What is asked.
Copy, without any alteration, the lines from the one that includes "floor_panel();" up to and including the one that includes "obj.parent = None".

Stored data.
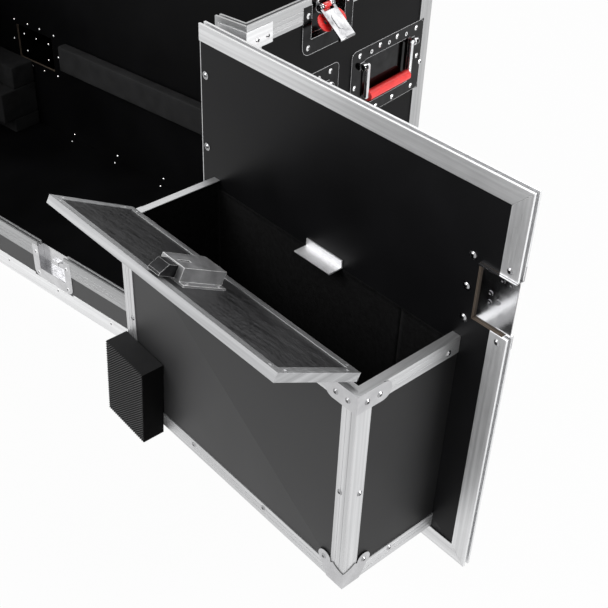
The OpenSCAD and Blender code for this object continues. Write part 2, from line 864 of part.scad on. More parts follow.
// A distance from one of the box's two front corners, as a place along the door
function box_side_x(side, n) = side == 0 ? box_x0 + n : box_x1 - n;

// A place on the door's inner face, and one on each outer face of the box
module on_door_face(x, z, y = door_in) { translate([x, y, z]) rotate([-90, 0, 0]) children(); }
module on_box_front(x, z) { translate([x, box_y1, z]) rotate([-90, 0, 0]) children(); }
module on_box_end(side, n, z) {
    translate([side == 0 ? box_x0 : box_x1, door_in + n, z]) rotate([0, side == 0 ? -90 : 90, 0]) children();
}

module right_door_rivets() {
    color("#dfe1e3") on_right_door() {
        for (k = [0 : hinge_screws - 1])
            on_door_face(hinge_screw_x, door_z0 + hinge_screw_in + k * hinge_screw_pitch, board_face)
                washer_rivet();
        for (z = [meet_latch_z - edge_rivet_pitch / 2, meet_latch_z + edge_rivet_pitch / 2])
            on_door_face(door_x1 - door_flange / 2, z) rivet();
        on_door_face(door_x1 - latch_h + washer_in, meet_latch_z, board_face) washer_rivet();
        for (side = [-1, 1])
            on_door_face(door_x1 + latch_rivets[1][1], meet_latch_z + side * latch_rivets[1][0], board_face)
                washer_rivet();
        for (p = edge_rings)
            on_door_face(door_x1 + p[1], meet_latch_z + p[0], door_out + alu + edge_pan_t) ring_rivet();
        for (side = [0, 1]) {
            for (n = bracket_rivets) on_box_end(side, box_d - n, box_z1 - bracket_rivet_drop)
                translate([0, 0, box_alu]) rivet();
            if (side == 1) on_box_end(side, box_d - brace_x, box_z + brace_z)
                translate([0, 0, box_alu]) rivet();
            on_box_end(side, box_rivet_in, box_z1 - box_rivet_in) rivet();
            on_box_end(side, box_d / 2 - box_alu, box_z + box_rivet_in) rivet();
            on_box_end(side, box_d - box_rivet_in, box_z + box_h / 2) rivet();
            for (n = bracket_rivets) on_box_front(box_side_x(side, n), box_z1 - bracket_rivet_drop)
                translate([0, 0, box_alu]) rivet();
            if (side == 1) on_box_front(box_side_x(side, brace_x), box_z + brace_z)
                translate([0, 0, box_alu]) rivet();
            on_box_front(box_side_x(side, box_rivet_in), box_z + box_h / 2) rivet();
        }
        for (x = [box_x0 + box_w / 3, box_x1 - box_w / 3]) on_box_front(x, box_z + box_rivet_in) rivet();
        at_door_foot() paired_rivets(latch_rivets);
        at_door_edge() paired_rivets(latch_rivets);
    }
}

// Accessory box
module box_front_panel() {
    color("#1b1b1c") on_right_door() block([box_x0 + box_alu, box_y1 - box_in, box_z + box_in],
        [box_x1 - box_alu, box_y1 - box_alu, box_z1 - box_alu]);
}

module box_end_panels() {
    color("#1b1b1c") on_right_door() for (x = [box_x0 + box_alu, box_x1 - box_in])
        block([x, box_y0, box_z + box_in], [x + box_ply, box_y1 - box_in, box_z1 - box_alu]);
}

module box_bottom_panel() {
    color("#1b1b1c") on_right_door() difference() {
        block([box_x0 + box_alu, box_y0, box_z + box_alu],
            [box_x1 - box_alu, box_y1 - box_alu, box_z + box_in]);
        at_door_foot() latch_hole(pan_t + slit);
    }
}

// A band round the box's three free sides
module box_band(z0, z1, t0, t1) {
    difference() {
        block([box_x0 + t0, box_y0, z0], [box_x1 - t0, box_y1 - t0, z1]);
        block([box_x0 + t1, box_y0 - 1, z0 - 1], [box_x1 - t1, box_y1 - t1, z1 + 1]);
    }
}

module box_lining() {
    color("#2a2a2b") on_right_door() difference() {
        union() {
            box_band(box_z + box_in, box_z1 - box_alu, box_in, box_in + carpet);
            block([box_x0 + box_in, box_y0, box_z + box_in],
                [box_x1 - box_in, box_y1 - box_in, box_z + box_in + carpet]);
            block([box_x0 + box_in, box_y0, box_z + box_in],
                [box_x1 - box_in, box_y0 + carpet, strike_z - strike_t]);
        }
        at_door_foot() latch_hole(pan_t + slit);
    }
}

// Outlines of a bracket and of a brace, drawn from a corner of the box with x away from the corner
module bracket_outline() {
    translate([0, box_z1 - bracket_h]) square([bracket_w - bracket_h / 2, bracket_h]);
    translate([bracket_w - bracket_h / 2, box_z1 - bracket_h / 2]) circle(bracket_h / 2);
}

module brace_outline() {
    translate([0, box_z]) difference() {
        union() {
            translate([brace_x, brace_z]) circle(brace_r);
            polygon([[0, 0], [brace_foot, 0], [brace_x + brace_r, brace_z], [brace_x - brace_r, brace_z],
                [0, brace_arc_z - brace_r]]);
        }
        translate([0, brace_arc_z]) circle(brace_arc_r);
    }
}

// The same outline on both faces of one front corner, wrapped round it
module box_corner(side) {
    translate([side == 0 ? box_x0 - box_alu : box_x1 + box_alu, box_y1 + box_alu, 0])
        mirror([side, 0, 0]) rotate([90, 0, 0]) linear_extrude(box_alu) children();
    translate([side == 0 ? box_x0 : box_x1 + box_alu, box_y1, 0])
        rotate([90, 0, -90]) linear_extrude(box_alu) children();
}

// Shallow lines along the trim's faces
module trim_lines() {
    for (z = [box_z, box_z1 - box_side], t = [1, 2])
        box_band(z + t * box_side / 3, z + t * box_side / 3 + box_groove, -1, box_groove / 2);
    for (x = [box_x0 + box_leg / 3, box_x0 + 2 * box_leg / 3, box_x1 - box_leg / 3, box_x1 - 2 * box_leg / 3])
        translate([x - box_groove / 2, box_y1 - box_groove / 2, box_z + box_side])
            cube([box_groove, box_alu, box_h - 2 * box_side]);
}

module box_trim() {
    color("#c9cbce") on_right_door() {
        difference() {
            union() {
                box_band(box_z1 - box_side, box_z1, 0, box_alu);
                box_band(box_z1 - box_alu, box_z1, 0, box_rim);
                box_band(box_z, box_z + box_side, 0, box_alu);
                box_band(box_z, box_z + box_alu, 0, box_leg);
                intersection() {
                    box_band(box_z, box_z1, 0, box_alu);
                    for (x = [box_x0, box_x1 - box_leg])
                        block([x, box_y1 - box_leg, box_z], [x + box_leg, box_y1, box_z1]);
                }
            }
            at_door_foot() latch_hole(pan_t + slit);
            trim_lines();
        }
        for (side = [0, 1]) box_corner(side) bracket_outline();
        box_corner(1) brace_outline();
    }
}

module box_bumper() {
    color("#232324") on_right_door() translate([bumper_x, box_y1 + clear + bumper_t / 2, bumper_z])
        rotate([0, bumper_turn, 0]) cube([bumper_w, bumper_t, bumper_h], center = true);
}

module strike_plate() {
    color("#c9cbce") on_right_door() translate([flap_mid - strike_w / 2, 0, 0]) {
        block([0, board_face, strike_z - strike_t], [strike_w, door_in + strike_d, strike_z]);
        block([0, board_face, strike_z], [strike_w, board_face + strike_t, strike_z + strike_leg]);
    }
}

// The flap lid, drawn closed and then turned open about its hinge
module on_flap() {
    on_right_door() translate([0, flap_axis_y, flap_axis_z]) rotate([-flap_open, 0, 0])
        translate([0, -flap_axis_y, -flap_axis_z]) children();
}

module flap_hinge_fixed_leaf() {
    color("#a9abae") on_right_door()
        translate([flap_x1 - flap_hinge_end, flap_axis_y, flap_axis_z]) rotate([-90, 0, 90])
            hinge_leaf(flap_knuckles, flap_hinge_l / flap_knuckles, 0, flap_knuckle, flap_pin, flap_leaf,
                flap_leaf_t, flap_knuckle / 2, true);
}

module flap_panel() {
    color("#1b1b1c") on_flap() block([flap_x0 + box_alu, flap_y0 + box_alu, flap_z0 + box_alu],
        [flap_x1 - box_alu, flap_y1 - box_alu, box_z1 - box_alu]);
}

module flap_frame() {
    color("#8e9093") on_flap() {
        difference() {
            block([flap_x0, flap_y0, flap_z0], [flap_x1, flap_y1, box_z1]);
            block([flap_x0 + flap_border, flap_y0 + flap_border, 0],
                [flap_x1 - flap_border, flap_y1 - flap_border, case_h]);
            block([flap_x0 + box_alu, flap_y0 + box_alu, flap_z0 + box_alu],
                [flap_x1 - box_alu, flap_y1 - box_alu, box_z1 - box_alu]);
        }
        for (x = [flap_x0, flap_x1], y = [flap_y0, flap_y1], t = [[1, 3], [3, 1]])
            translate([x, y, flap_z0])
                mirror([x == flap_x0 ? 0 : 1, 0, 0]) mirror([0, y == flap_y0 ? 0 : 1, 0])
                translate([t[0] * flap_border / 2, t[1] * flap_border / 2, 0]) rotate([180, 0, 0])
                    cylinder(d1 = flap_knuckle, d2 = flap_knuckle / 2, h = tail_t / 2, $fn = 24);
        translate([flap_x0 + flap_hinge_end, flap_axis_y, flap_axis_z]) rotate([-90, 0, -90])
            hinge_leaf(flap_knuckles, flap_hinge_l / flap_knuckles, 1, flap_knuckle, flap_pin, flap_leaf,
                flap_leaf_t, flap_knuckle / 2, false);
    }
}

module flap_latch_case() {
    color("#b9bbbe") on_flap() difference() {
        union() {
            block([flap_mid - slam_w / 2, slam_y, flap_z0 - slam_t],
                [flap_mid + slam_w / 2, slam_y + slam_l, flap_z0 + box_alu]);
            block([flap_mid - slam_w / 2 - slam_ear, slam_y, flap_z0 - slam_wall],
                [flap_mid + slam_w / 2 + slam_ear, slam_y + slam_l, flap_z0 + box_alu]);
            for (x = [-1, 1], y = [slam_ear, slam_l - slam_ear])
                translate([flap_mid + x * (slam_w + slam_ear) / 2, slam_y + y, flap_z0 - slam_wall])
                    rotate([180, 0, 0]) cylinder(d1 = slam_screw, d2 = slam_screw / 2, h = tail_t, $fn = 24);
        }
        block([flap_mid - slam_slot / 2, slam_y + slam_ear, flap_z0 - 2 * slam_t],
            [flap_mid + slam_slot / 2, slam_y + 3 * slam_ear, flap_z0 - slam_t + slam_wall + 1]);
        block([flap_mid - bolt_w / 2 - clear, slam_y - 1, flap_z0 - slam_t + slam_wall],
            [flap_mid + bolt_w / 2 + clear, slam_y + slam_l - slam_wall, flap_z0 - slam_wall]);
    }
}

module flap_latch_bolt() {
    color("#d8dadc") on_flap() difference() {
        block([flap_mid - bolt_w / 2, strike_tip, flap_z0 - slam_t + slam_wall + turn_clear],
            [flap_mid + bolt_w / 2, slam_y + slam_l - slam_wall - bolt_travel - clear,
                strike_z - strike_t - clear]);
        translate([flap_mid, strike_tip, strike_z - strike_t - bolt_nose]) rotate([bevel, 0, 0])
            translate([-bolt_w, -slam_l, -slam_t]) cube([2 * bolt_w, slam_l, 4 * slam_t]);
    }
}

// Bails, grips and latch parts at their places
module right_front_bail() { color("#c4c6c8") on_right_end(-handle_pitch / 2, handle_z) bail(); }
module right_front_grip() { color("#b3202a") on_right_end(-handle_pitch / 2, handle_z) grip(); }
module right_rear_bail() { color("#c4c6c8") on_right_end(handle_pitch / 2, handle_z) bail(); }
module right_rear_grip() { color("#b3202a") on_right_end(handle_pitch / 2, handle_z) grip(); }
module left_front_bail() { mirror([1, 0, 0]) right_front_bail(); }
module left_front_grip() { mirror([1, 0, 0]) right_front_grip(); }
module left_rear_bail() { mirror([1, 0, 0]) right_rear_bail(); }
module left_rear_grip() { mirror([1, 0, 0]) right_rear_grip(); }
module back_right_bail() { color("#c4c6c8") on_back(back_handle_x, back_handle_z) bail(); }
module back_right_grip() { color("#b3202a") on_back(back_handle_x, back_handle_z) grip(); }
module back_left_bail() { color("#c4c6c8") on_back(-back_handle_x, back_handle_z) bail(); }
module back_left_grip() { color("#b3202a") on_back(-back_handle_x, back_handle_z) grip(); }
module right_lid_wing() { color("#c0242c") at_lid_latch() latch_wing(); }
module right_lid_link() { color("#d8dadc") at_lid_latch() latch_link(); }
module left_lid_wing() { mirror([1, 0, 0]) right_lid_wing(); }
module left_lid_link() { mirror([1, 0, 0]) right_lid_link(); }
module right_door_wing() { color("#c0242c") on_right_door() at_door_foot() latch_wing(); }
module right_door_link() { color("#d8dadc") on_right_door() at_door_foot() latch_link(); }
module left_door_wing() { color("#c0242c") on_left_door() at_door_foot() latch_wing(); }
module left_door_link() { color("#d8dadc") on_left_door() at_door_foot() latch_link(); }

floor_panel();
back_panel();
right_end_panel();
left_end_panel();
sill_panel();
stile_panels();
base_angles();
corner_angles();
rim_extrusions();
corner_plates();
case_rivets();
lid_latch_dishes();
sill_keepers();
end_handle_dishes();
back_handle_dishes();
door_hinge_fixed_leaves();
back_foam_strips();
sill_foam_strips();
end_foam_blocks();
right_front_bail();
right_front_grip();
right_rear_bail();
right_rear_grip();
left_front_bail();
left_front_grip();
left_rear_bail();
left_rear_grip();
back_right_bail();
back_right_grip();
back_left_bail();
back_left_grip();
right_lid_wing();
right_lid_link();
left_lid_wing();
left_lid_link();
right_door_panel();
right_door_extrusion();
right_door_hinge_leaf();
right_door_dishes();
right_door_rivets();
right_door_wing();
right_door_link();
box_front_panel();
box_end_panels();
box_bottom_panel();
box_lining();
box_trim();
box_bumper();
strike_plate();
flap_hinge_fixed_leaf();
flap_panel();
flap_frame();
flap_latch_case();
flap_latch_bolt();
left_door_panel();
left_door_extrusion();
left_door_hinge_leaf();
left_door_dishes();
left_door_wing();
left_door_link();
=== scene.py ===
# %% [markdown]
# # A road case for a mixing desk
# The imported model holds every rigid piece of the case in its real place. We could model the case again
# here, but then the two would drift apart. So we load it as a fixed frame and dress it: first the finishes
# of the hard pieces, then the soft pieces, and at last the studio and the camera. Everything is in metres,
# with Z up and the doors towards -Y.

# %% Load the frame
import json
import math

import bmesh
import bpy
import numpy as np
from mathutils import Matrix, Vector, noise

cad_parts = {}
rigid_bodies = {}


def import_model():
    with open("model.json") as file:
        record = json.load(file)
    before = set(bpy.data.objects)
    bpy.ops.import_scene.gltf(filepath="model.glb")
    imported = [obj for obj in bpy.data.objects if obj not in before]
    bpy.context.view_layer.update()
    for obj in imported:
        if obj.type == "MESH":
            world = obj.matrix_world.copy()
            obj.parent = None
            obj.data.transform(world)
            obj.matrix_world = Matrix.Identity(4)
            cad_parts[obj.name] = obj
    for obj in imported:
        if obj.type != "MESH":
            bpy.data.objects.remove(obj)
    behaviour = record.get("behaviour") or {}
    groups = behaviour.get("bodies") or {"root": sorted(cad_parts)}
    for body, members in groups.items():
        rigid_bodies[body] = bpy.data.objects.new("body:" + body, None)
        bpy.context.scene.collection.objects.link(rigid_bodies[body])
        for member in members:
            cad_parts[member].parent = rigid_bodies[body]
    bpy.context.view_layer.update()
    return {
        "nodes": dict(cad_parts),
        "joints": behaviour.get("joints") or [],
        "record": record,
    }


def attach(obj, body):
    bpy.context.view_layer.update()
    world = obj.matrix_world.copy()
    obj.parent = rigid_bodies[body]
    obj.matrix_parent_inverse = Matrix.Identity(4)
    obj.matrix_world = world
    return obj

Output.
floor_panel();
back_panel();
right_end_panel();
left_end_panel();
sill_panel();
stile_panels();
base_angles();
corner_angles();
rim_extrusions();
corner_plates();
case_rivets();
lid_latch_dishes();
sill_keepers();
end_handle_dishes();
back_handle_dishes();
door_hinge_fixed_leaves();
back_foam_strips();
sill_foam_strips();
end_foam_blocks();
right_front_bail();
right_front_grip();
right_rear_bail();
right_rear_grip();
left_front_bail();
left_front_grip();
left_rear_bail();
left_rear_grip();
back_right_bail();
back_right_grip();
back_left_bail();
back_left_grip();
right_lid_wing();
right_lid_link();
left_lid_wing();
left_lid_link();
right_door_panel();
right_door_extrusion();
right_door_hinge_leaf();
right_door_dishes();
right_door_rivets();
right_door_wing();
right_door_link();
box_front_panel();
box_end_panels();
box_bottom_panel();
box_lining();
box_trim();
box_bumper();
strike_plate();
flap_hinge_fixed_leaf();
flap_panel();
flap_frame();
flap_latch_case();
flap_latch_bolt();
left_door_panel();
left_door_extrusion();
left_door_hinge_leaf();
left_door_dishes();
left_door_wing();
left_door_link();
=== scene.py ===
# %% [markdown]
# # A road case for a mixing desk
# The imported model holds every rigid piece of the case in its real place. We could model the case again
# here, but then the two would drift apart. So we load it as a fixed frame and dress it: first the finishes
# of the hard pieces, then the soft pieces, and at last the studio and the camera. Everything is in metres,
# with Z up and the doors towards -Y.

# %% Load the frame
import json
import math

import bmesh
import bpy
import numpy as np
from mathutils import Matrix, Vector, noise

cad_parts = {}
rigid_bodies = {}


def import_model():
    with open("model.json") as file:
        record = json.load(file)
    before = set(bpy.data.objects)
    bpy.ops.import_scene.gltf(filepath="model.glb")
    imported = [obj for obj in bpy.data.objects if obj not in before]
    bpy.context.view_layer.update()
    for obj in imported:
        if obj.type == "MESH":
            world = obj.matrix_world.copy()
            obj.parent = None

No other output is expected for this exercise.